◆ Written instruction
Give again, word for word, each line from the top of the listing through the line that holds "for (const lip of lips(LIPS.lower))".

◆ Collected data
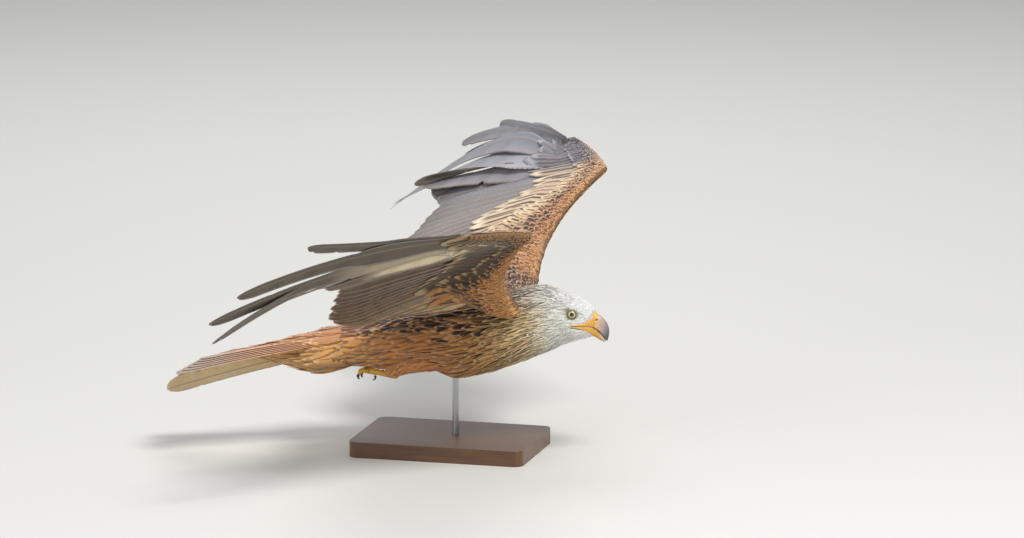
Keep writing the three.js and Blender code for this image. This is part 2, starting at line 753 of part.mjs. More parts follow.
const nostril = solidOf(
  new THREE.CylinderGeometry(1.5, 1.5, 40, 8).scale(1.5, 1, 0.8).rotateY(radians(-25)).translate(211.2, 0, 27),
);
let upperBill = billHalf(UPPER_BILL, 12).subtract(nostril).subtract(headClear);
let lowerBill = billHalf(LOWER_BILL, 9).subtract(headClear);
for (const lip of lips(LIPS.upper)) upperBill = upperBill.add(lip);
for (const lip of lips(LIPS.lower)) lowerBill = lowerBill.add(lip);

// Head: the skull's form with a brow, and a lid round a socket for each eye
const EYE = { x: 180, out: 17.6, z: 36.5 };
const LID = { radius: 7, thick: 1.6, out: 6, turn: 12 };

function eyeBall(side, radius) {
  const ball = new THREE.SphereGeometry(radius, 14, 8).rotateX(Math.PI / 2);
  return solidOf(ball.translate(EYE.x, side * EYE.out, EYE.z));
}

let head = bodyPiece(HEAD);
for (const side of [-1, 1]) {
  const lid = new THREE.TorusGeometry(LID.radius, LID.thick, 6, 14)
    .rotateX(Math.PI / 2)
    .rotateZ(side * radians(-LID.turn))
    .translate(EYE.x + 1, side * (EYE.out + LID.out), EYE.z);
  const brow = limb(
    [
      [165, side * 20, 45, 2.4],
      [174, side * 21.5, 46.6, 3.6],
      [186, side * 20, 43.5, 3.4],
      [197, side * 14, 37, 2],
    ],
    6,
    6,
    0.7,
  );
  head = head.add(solidOf(lid)).add(solidOf(brow)).subtract(eyeBall(side, EYE_RADIUS + GAP));
}
for (const lip of [...lips(LIPS.upper, GAP), ...lips(LIPS.lower, GAP)]) head = head.subtract(lip);

addNode(bird, "torso", bodyPiece(TRUNK), 0xc07a42, 0.85);
addNode(bird, "neck", bodyPiece(NECK), 0xc9ac86, 0.85);
addNode(bird, "head", head, 0xd8d6d2, 0.85);
addNode(bird, "bill_upper", upperBill, 0xe0b040, 0.4);
addNode(bird, "bill_lower", lowerBill, 0xe0b040, 0.4);
for (const [name, side] of Object.entries(LEG_SIDES)) {
  addNode(bird, `eye_${name}`, eyeBall(side, EYE_RADIUS), 0xd9cfa0, 0.1);
}

// Stand: a flat wooden base and one steel rod up to the breast
const BASE = { length: 250, width: 170, thick: 22, corner: 14 };
const ROD = { x: 8, radius: 4.5, sides: 20 };

function plinth({ length, width, thick, corner }) {
  const shape = new THREE.Shape();
  const [a, b] = [length / 2, width / 2];
  shape.moveTo(-a + corner, -b);
  for (const [x, y, turn] of [[a, -b, -90], [a, b, 0], [-a, b, 90], [-a, -b, 180]]) {
    const [cx, cy] = [x - Math.sign(x) * corner, y - Math.sign(y) * corner];
    shape.absarc(cx, cy, corner, radians(turn), radians(turn + 90), false);
  }
  return new THREE.ExtrudeGeometry(shape, { depth: thick, bevelEnabled: false, curveSegments: 6 });
}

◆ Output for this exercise
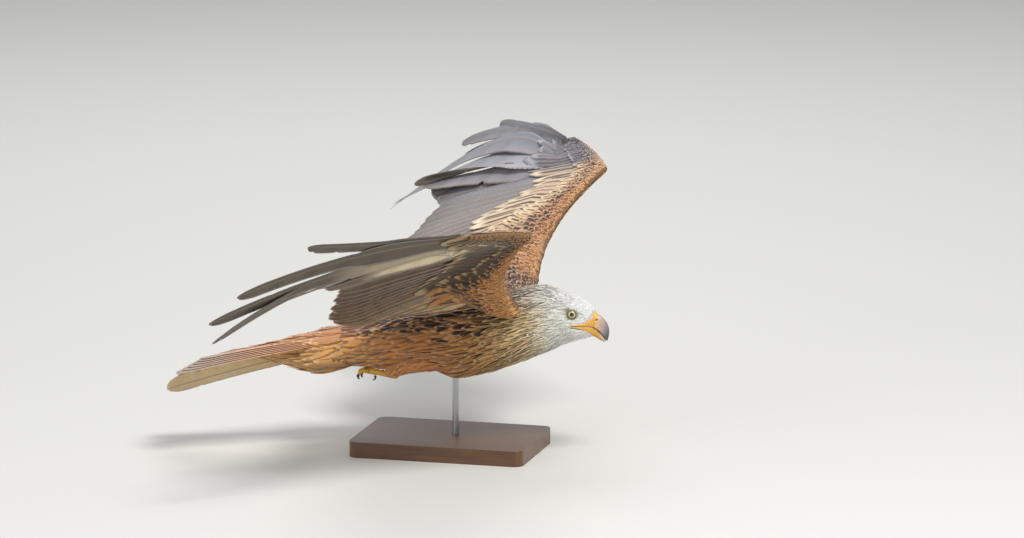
Keep writing the three.js and Blender code for this image. This is part 2, starting at line 753 of part.mjs. More parts follow.
const nostril = solidOf(
  new THREE.CylinderGeometry(1.5, 1.5, 40, 8).scale(1.5, 1, 0.8).rotateY(radians(-25)).translate(211.2, 0, 27),
);
let upperBill = billHalf(UPPER_BILL, 12).subtract(nostril).subtract(headClear);
let lowerBill = billHalf(LOWER_BILL, 9).subtract(headClear);
for (const lip of lips(LIPS.upper)) upperBill = upperBill.add(lip);
for (const lip of lips(LIPS.lower)) lowerBill = lowerBill.add(lip);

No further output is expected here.